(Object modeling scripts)
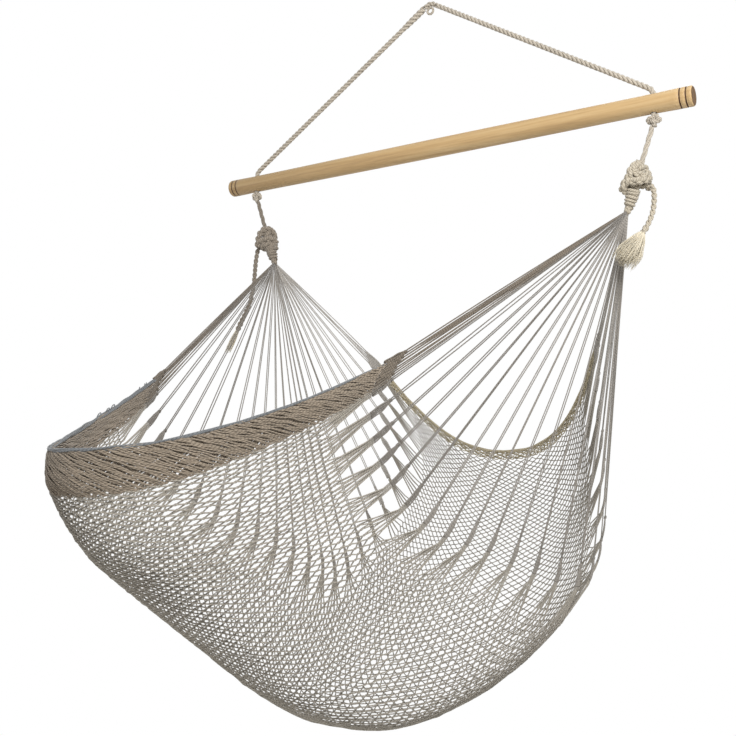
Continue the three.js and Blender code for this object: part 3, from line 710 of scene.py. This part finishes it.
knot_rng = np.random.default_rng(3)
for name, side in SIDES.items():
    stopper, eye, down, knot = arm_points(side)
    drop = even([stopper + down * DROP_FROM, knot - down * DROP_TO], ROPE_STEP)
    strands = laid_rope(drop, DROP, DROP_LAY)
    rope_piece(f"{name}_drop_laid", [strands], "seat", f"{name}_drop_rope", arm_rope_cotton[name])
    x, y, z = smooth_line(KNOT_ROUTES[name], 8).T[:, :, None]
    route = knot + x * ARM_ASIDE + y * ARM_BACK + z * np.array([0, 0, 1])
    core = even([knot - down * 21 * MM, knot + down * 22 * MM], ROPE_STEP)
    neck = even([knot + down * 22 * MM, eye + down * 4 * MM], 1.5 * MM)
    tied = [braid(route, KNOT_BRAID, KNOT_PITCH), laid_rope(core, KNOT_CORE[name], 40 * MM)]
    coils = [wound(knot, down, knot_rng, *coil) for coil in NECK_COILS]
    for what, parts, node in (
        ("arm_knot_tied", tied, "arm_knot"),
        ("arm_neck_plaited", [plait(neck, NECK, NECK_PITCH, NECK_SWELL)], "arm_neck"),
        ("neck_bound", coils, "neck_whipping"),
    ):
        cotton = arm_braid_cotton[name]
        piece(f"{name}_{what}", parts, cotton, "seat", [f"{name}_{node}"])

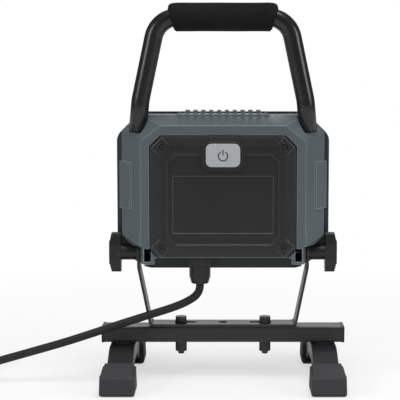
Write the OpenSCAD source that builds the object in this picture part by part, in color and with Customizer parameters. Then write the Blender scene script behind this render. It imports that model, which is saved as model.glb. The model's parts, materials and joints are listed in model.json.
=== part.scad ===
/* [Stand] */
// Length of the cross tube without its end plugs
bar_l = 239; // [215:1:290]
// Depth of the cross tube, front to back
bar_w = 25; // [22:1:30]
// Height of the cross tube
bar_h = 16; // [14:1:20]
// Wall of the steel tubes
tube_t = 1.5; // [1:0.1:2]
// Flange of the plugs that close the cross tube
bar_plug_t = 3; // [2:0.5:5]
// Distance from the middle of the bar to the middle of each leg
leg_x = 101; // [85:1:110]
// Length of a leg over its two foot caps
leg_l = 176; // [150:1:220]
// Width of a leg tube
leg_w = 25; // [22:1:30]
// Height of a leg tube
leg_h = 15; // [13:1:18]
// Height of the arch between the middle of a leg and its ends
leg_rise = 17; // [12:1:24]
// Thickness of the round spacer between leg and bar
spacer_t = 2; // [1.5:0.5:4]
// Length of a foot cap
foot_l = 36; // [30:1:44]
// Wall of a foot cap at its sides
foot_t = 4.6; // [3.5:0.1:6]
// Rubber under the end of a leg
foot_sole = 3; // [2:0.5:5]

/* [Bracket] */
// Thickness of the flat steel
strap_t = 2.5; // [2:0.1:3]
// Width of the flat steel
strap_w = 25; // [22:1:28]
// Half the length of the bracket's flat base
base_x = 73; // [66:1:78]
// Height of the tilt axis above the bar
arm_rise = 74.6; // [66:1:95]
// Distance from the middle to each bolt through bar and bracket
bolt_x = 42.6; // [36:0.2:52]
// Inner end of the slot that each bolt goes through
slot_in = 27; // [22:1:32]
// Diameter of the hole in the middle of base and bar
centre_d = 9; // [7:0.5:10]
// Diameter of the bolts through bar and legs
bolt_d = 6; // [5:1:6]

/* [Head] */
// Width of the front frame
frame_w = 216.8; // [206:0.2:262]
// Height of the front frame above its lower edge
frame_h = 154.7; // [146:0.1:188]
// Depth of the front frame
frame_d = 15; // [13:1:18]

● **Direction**
Reproduce the records above exactly as they appear.

● **Exercise answer**
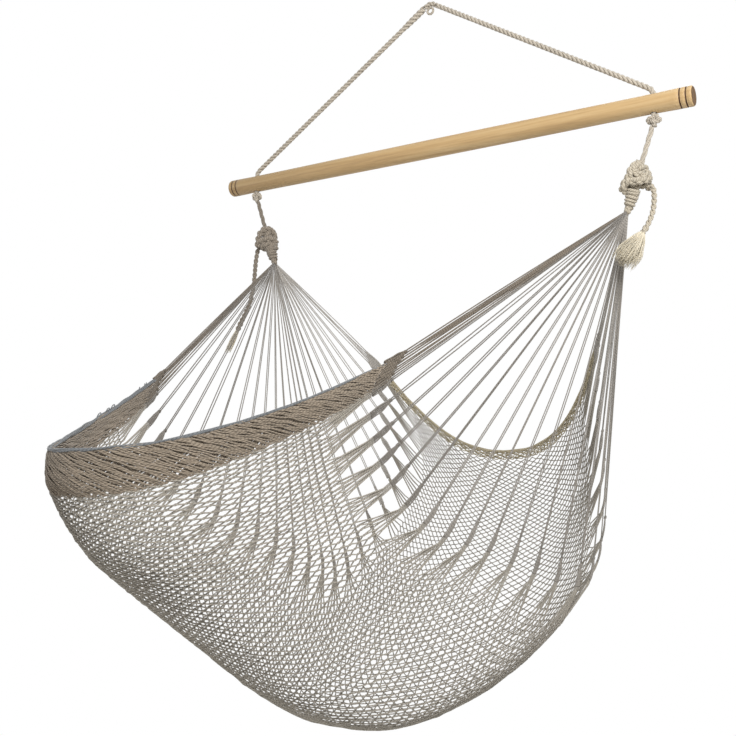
Continue the three.js and Blender code for this object: part 3, from line 710 of scene.py. This part finishes it.
knot_rng = np.random.default_rng(3)
for name, side in SIDES.items():
    stopper, eye, down, knot = arm_points(side)
    drop = even([stopper + down * DROP_FROM, knot - down * DROP_TO], ROPE_STEP)
    strands = laid_rope(drop, DROP, DROP_LAY)
    rope_piece(f"{name}_drop_laid", [strands], "seat", f"{name}_drop_rope", arm_rope_cotton[name])
    x, y, z = smooth_line(KNOT_ROUTES[name], 8).T[:, :, None]
    route = knot + x * ARM_ASIDE + y * ARM_BACK + z * np.array([0, 0, 1])
    core = even([knot - down * 21 * MM, knot + down * 22 * MM], ROPE_STEP)
    neck = even([knot + down * 22 * MM, eye + down * 4 * MM], 1.5 * MM)
    tied = [braid(route, KNOT_BRAID, KNOT_PITCH), laid_rope(core, KNOT_CORE[name], 40 * MM)]
    coils = [wound(knot, down, knot_rng, *coil) for coil in NECK_COILS]
    for what, parts, node in (
        ("arm_knot_tied", tied, "arm_knot"),
        ("arm_neck_plaited", [plait(neck, NECK, NECK_PITCH, NECK_SWELL)], "arm_neck"),
        ("neck_bound", coils, "neck_whipping"),
    ):
        cotton = arm_braid_cotton[name]
        piece(f"{name}_{what}", parts, cotton, "seat", [f"{name}_{node}"])

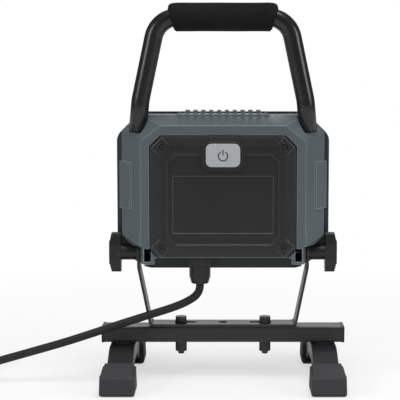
Write the OpenSCAD source that builds the object in this picture part by part, in color and with Customizer parameters. Then write the Blender scene script behind this render. It imports that model, which is saved as model.glb. The model's parts, materials and joints are listed in model.json.
=== part.scad ===
/* [Stand] */
// Length of the cross tube without its end plugs
bar_l = 239; // [215:1:290]
// Depth of the cross tube, front to back
bar_w = 25; // [22:1:30]
// Height of the cross tube
bar_h = 16; // [14:1:20]
// Wall of the steel tubes
tube_t = 1.5; // [1:0.1:2]
// Flange of the plugs that close the cross tube
bar_plug_t = 3; // [2:0.5:5]
// Distance from the middle of the bar to the middle of each leg
leg_x = 101; // [85:1:110]
// Length of a leg over its two foot caps
leg_l = 176; // [150:1:220]
// Width of a leg tube
leg_w = 25; // [22:1:30]
// Height of a leg tube
leg_h = 15; // [13:1:18]
// Height of the arch between the middle of a leg and its ends
leg_rise = 17; // [12:1:24]
// Thickness of the round spacer between leg and bar
spacer_t = 2; // [1.5:0.5:4]
// Length of a foot cap
foot_l = 36; // [30:1:44]
// Wall of a foot cap at its sides
foot_t = 4.6; // [3.5:0.1:6]
// Rubber under the end of a leg
foot_sole = 3; // [2:0.5:5]

/* [Bracket] */
// Thickness of the flat steel
strap_t = 2.5; // [2:0.1:3]
// Width of the flat steel
strap_w = 25; // [22:1:28]
// Half the length of the bracket's flat base
base_x = 73; // [66:1:78]
// Height of the tilt axis above the bar
arm_rise = 74.6; // [66:1:95]
// Distance from the middle to each bolt through bar and bracket
bolt_x = 42.6; // [36:0.2:52]
// Inner end of the slot that each bolt goes through
slot_in = 27; // [22:1:32]
// Diameter of the hole in the middle of base and bar
centre_d = 9; // [7:0.5:10]
// Diameter of the bolts through bar and legs
bolt_d = 6; // [5:1:6]

/* [Head] */
// Width of the front frame
frame_w = 216.8; // [206:0.2:262]
// Height of the front frame above its lower edge
frame_h = 154.7; // [146:0.1:188]
// Depth of the front frame
frame_d = 15; // [13:1:18]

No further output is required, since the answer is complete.